Positive solutions to semipositone problems on Heisenberg group
Vikram Naik, Rohit Kumar
TL;DR
This work investigates semipositone problems for the sub-Laplacian on the Heisenberg group $\mathbb{H}^N$, focusing on the existence of positive weak solutions when the nonlinear source $g(\xi)f_a(u)$ changes sign. The authors formulate an energy framework in the Beppo Levi space $\mathcal{D}^{1,2}(\mathbb{H}^N)$ and prove the Mountain Pass geometry along with the Palais–Smale condition, yielding a nontrivial weak solution for small $a$. They establish uniform $L^\infty$ bounds and regularity via a Moser-type iteration, and show that as $a\to0$ the solutions converge to a nonnegative limit; under an additional hypothesis and via the Riesz representation formula, positivity of the limit (and hence of the approximating solutions for small $a$) is obtained. The results extend the semipositone problem literature to the subelliptic setting of the Heisenberg group and open the door to further questions on critical growth, multi-parameter variants, and nonlinear operators such as the $p$-Laplacian on $\mathbb{H}^N$.
Abstract
This article focuses on establishing a positive weak solution to a class of semipositone problems over the Heisenberg group $\mathbb{H}^N$. In particular, we are interested in the positive weak solution to the following problem: \begin{equation}\label{p1} -Δ_{\mathbb{H}}u= g(ξ)f_a(u) \text{ in } \mathbb{H}^N \tag{$P_a$}, \end{equation} where $a>0$ is a real parameter and $g$ is a positive function. The function $f_a: \mathbb{R} \rightarrow \mathbb{R}$ is continuous and of semipositone type which means it becomes negative on some parts of the domain.
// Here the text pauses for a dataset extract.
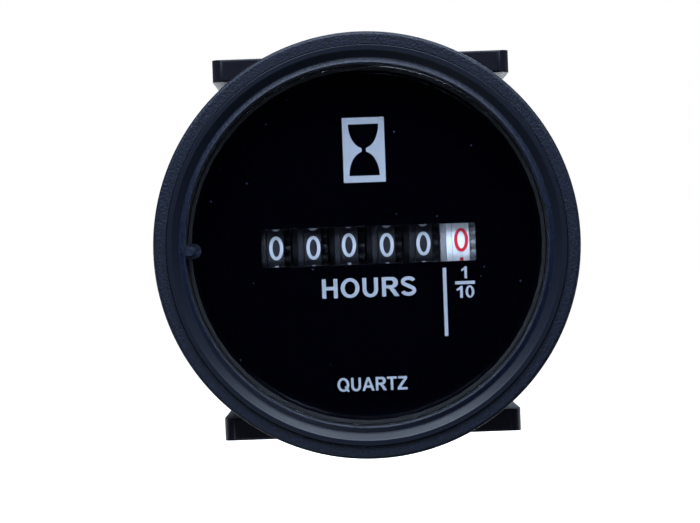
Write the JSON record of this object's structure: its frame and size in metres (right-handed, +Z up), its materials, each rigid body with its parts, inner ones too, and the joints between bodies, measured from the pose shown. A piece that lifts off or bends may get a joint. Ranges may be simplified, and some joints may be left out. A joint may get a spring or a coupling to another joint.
{
  "type": "hour meter",
  "caption": "Round panel-mount hour meter: flanged case with a clear lens, black dial, geared number-wheel counter and stepper motor inside, clamp bracket and blade terminals behind.",
  "frame": {"origin": "centre of the panel hole, in the plane where the back of the flange seats on the panel", "axes": "+X to the right as the dial is read, +Y into the panel along the barrel, +Z up"},
  "size_m": [0.0596, 0.0474, 0.0596],
  "materials": {
    "housing_black": "fine spark-eroded texture, black",
    "ring_black": "satin black",
    "lens_clear": "clear polycarbonate",
    "seal_rubber": "matte",
    "dial_black": "gloss black with light grey print",
    "wheel_black": "moulded black with light grey digits",
    "wheel_white": "moulded white with red digits",
    "frame_steel": "zinc plated",
    "shaft_steel": "ground",
    "pillar_brass": "turned",
    "gear_acetal": "natural acetal",
    "plate_brass": "stamped",
    "magnet_ferrite": "bonded ferrite",
    "stator_steel": "annealed soft iron",
    "bobbin_nylon": "natural nylon",
    "coil_copper": "enamelled copper wire",
    "screw_steel": "zinc plated",
    "board_green": "glass-fibre board, solder mask",
    "chip_epoxy": "moulded epoxy",
    "can_tin": "tinned can",
    "capacitor_sleeve": "shrink sleeve",
    "resistor_body": "lacquered",
    "blade_tin": "tin plated brass",
    "stud_steel": "zinc plated",
    "nut_brass": "turned",
    "bracket_black": "smooth black"
  },
  "bodies": {
    "meter_body": {"housing": "housing_black", "front_ring": "ring_black", "lens": "lens_clear", "lens_seal": "seal_rubber", "dial": "dial_black", "frame_plate_left": "frame_steel", "frame_plate_right": "frame_steel", "frame_pillar_top": "pillar_brass", "frame_pillar_bottom": "pillar_brass", "frame_pillar_rear": "pillar_brass", "wheel_shaft": "shaft_steel", "pinion_shaft": "shaft_steel", "stator": "stator_steel", "coil_core": "stator_steel", "coil_bobbin": "bobbin_nylon", "coil_winding": "coil_copper", "motor_plate": "plate_brass", "motor_screw_front": "screw_steel", "motor_screw_rear": "screw_steel", "bridge_plate": "plate_brass", "bridge_pillar_front": "pillar_brass", "bridge_pillar_rear": "pillar_brass", "circuit_board": "board_green", "timer_chip": "chip_epoxy", "crystal_can": "can_tin", "capacitor": "capacitor_sleeve", "resistor_upper": "resistor_body", "resistor_lower": "resistor_body", "diode_1": "chip_epoxy", "diode_2": "chip_epoxy", "diode_3": "chip_epoxy", "diode_4": "chip_epoxy", "coil_lead_start": "coil_copper", "coil_lead_end": "coil_copper", "rear_cover": "housing_black", "terminal_left": "blade_tin", "terminal_right": "blade_tin", "stud_left": "stud_steel", "stud_right": "stud_steel", "washer_left": "stud_steel", "washer_right": "stud_steel", "nut_left": "nut_brass", "nut_right": "nut_brass", "bracket": "bracket_black"},
    "tenths_wheel": {"wheel_tenths": "wheel_white"},
    "units_wheel": {"wheel_units": "wheel_black"},
    "tens_wheel": {"wheel_tens": "wheel_black"},
    "hundreds_wheel": {"wheel_hundreds": "wheel_black"},
    "thousands_wheel": {"wheel_thousands": "wheel_black"},
    "ten_thousands_wheel": {"wheel_ten_thousands": "wheel_black"},
    "pinion_units": {"pinion_to_units": "gear_acetal"},
    "pinion_tens": {"pinion_to_tens": "gear_acetal"},
    "pinion_hundreds": {"pinion_to_hundreds": "gear_acetal"},
    "pinion_thousands": {"pinion_to_thousands": "gear_acetal"},
    "pinion_ten_thousands": {"pinion_to_ten_thousands": "gear_acetal"},
    "drive_gear_body": {"drive_gear": "gear_acetal"},
    "second_gear_body": {"second_gear": "gear_acetal"},
    "rotor": {"rotor_shaft": "shaft_steel", "rotor_magnet": "magnet_ferrite"}
  },
  "joints": [
    {"name": "tenths_turn", "type": "hinge", "parent": "meter_body", "child": "tenths_wheel", "pos_m": [0, 0.00835, 0], "axis": [-1, 0, 0], "continuous": true},
    {"name": "units_turn", "type": "hinge", "parent": "meter_body", "child": "units_wheel", "pos_m": [0, 0.00835, 0], "axis": [-1, 0, 0], "continuous": true},
    {"name": "tens_turn", "type": "hinge", "parent": "meter_body", "child": "tens_wheel", "pos_m": [0, 0.00835, 0], "axis": [-1, 0, 0], "continuous": true},
    {"name": "hundreds_turn", "type": "hinge", "parent": "meter_body", "child": "hundreds_wheel", "pos_m": [0, 0.00835, 0], "axis": [-1, 0, 0], "continuous": true},
    {"name": "thousands_turn", "type": "hinge", "parent": "meter_body", "child": "thousands_wheel", "pos_m": [0, 0.00835, 0], "axis": [-1, 0, 0], "continuous": true},
    {"name": "ten_thousands_turn", "type": "hinge", "parent": "meter_body", "child": "ten_thousands_wheel", "pos_m": [0, 0.00835, 0], "axis": [-1, 0, 0], "continuous": true},
    {"name": "pinion_units_turn", "type": "hinge", "parent": "meter_body", "child": "pinion_units", "pos_m": [0, 0.01398, -0.00472], "axis": [-1, 0, 0], "continuous": true},
    {"name": "pinion_tens_turn", "type": "hinge", "parent": "meter_body", "child": "pinion_tens", "pos_m": [0, 0.01398, -0.00472], "axis": [-1, 0, 0], "continuous": true},
    {"name": "pinion_hundreds_turn", "type": "hinge", "parent": "meter_body", "child": "pinion_hundreds", "pos_m": [0, 0.01398, -0.00472], "axis": [-1, 0, 0], "continuous": true},
    {"name": "pinion_thousands_turn", "type": "hinge", "parent": "meter_body", "child": "pinion_thousands", "pos_m": [0, 0.01398, -0.00472], "axis": [-1, 0, 0], "continuous": true},
    {"name": "pinion_ten_thousands_turn", "type": "hinge", "parent": "meter_body", "child": "pinion_ten_thousands", "pos_m": [0, 0.01398, -0.00472], "axis": [-1, 0, 0], "continuous": true},
    {"name": "drive_gear_turn", "type": "hinge", "parent": "meter_body", "child": "drive_gear_body", "pos_m": [0, 0.01526, 0.00251], "axis": [-1, 0, 0], "continuous": true},
    {"name": "second_gear_turn", "type": "hinge", "parent": "meter_body", "child": "second_gear_body", "pos_m": [0, 0.02137, -0.00404], "axis": [-1, 0, 0], "continuous": true},
    {"name": "rotor_turn", "type": "hinge", "parent": "meter_body", "child": "rotor", "pos_m": [0, 0.01572, -0.00969], "axis": [-1, 0, 0], "continuous": true}
  ],
  "couplings": [
    {"joint": "units_turn", "follows": "tenths_turn", "ratio": 0.1},
    {"joint": "tens_turn", "follows": "tenths_turn", "ratio": 0.01},
    {"joint": "hundreds_turn", "follows": "tenths_turn", "ratio": 0.001},
    {"joint": "thousands_turn", "follows": "tenths_turn", "ratio": 0.0001},
    {"joint": "ten_thousands_turn", "follows": "tenths_turn", "ratio": 0.00001},
    {"joint": "pinion_units_turn", "follows": "tenths_turn", "ratio": -0.25},
    {"joint": "pinion_tens_turn", "follows": "tenths_turn", "ratio": -0.025},
    {"joint": "pinion_hundreds_turn", "follows": "tenths_turn", "ratio": -0.0025},
    {"joint": "pinion_thousands_turn", "follows": "tenths_turn", "ratio": -0.00025},
    {"joint": "pinion_ten_thousands_turn", "follows": "tenths_turn", "ratio": -0.000025},
    {"joint": "drive_gear_turn", "follows": "tenths_turn", "ratio": -2.5},
    {"joint": "second_gear_turn", "follows": "tenths_turn", "ratio": 15},
    {"joint": "rotor_turn", "follows": "tenths_turn", "ratio": -112.5}
  ]
}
Due to this sign-changing nonlinearity, we can not directly apply the maximum principle to obtain the positivity of the solution to \eqref{p1}. For that purpose, we need some regularity results for our solutions. In this direction, we first prove the existence of weak solutions to \eqref{p1} via the mountain pass technique. Further, we establish some regularity properties of our solutions and using that we prove the $L^\infty$-norm convergence of the sequence of solutions $\{u_a\}$ to a positive function $u$ as $a \rightarrow 0$, which yields $u_a \geq 0$ for $a$ sufficiently small. Finally, we use the Riesz-representation formula to obtain the positivity of solutions under some extra hypothesis on $f_0$ and $g$. To the best of our knowledge, there is no article dealing with semipositone problems in Heisenberg group set up.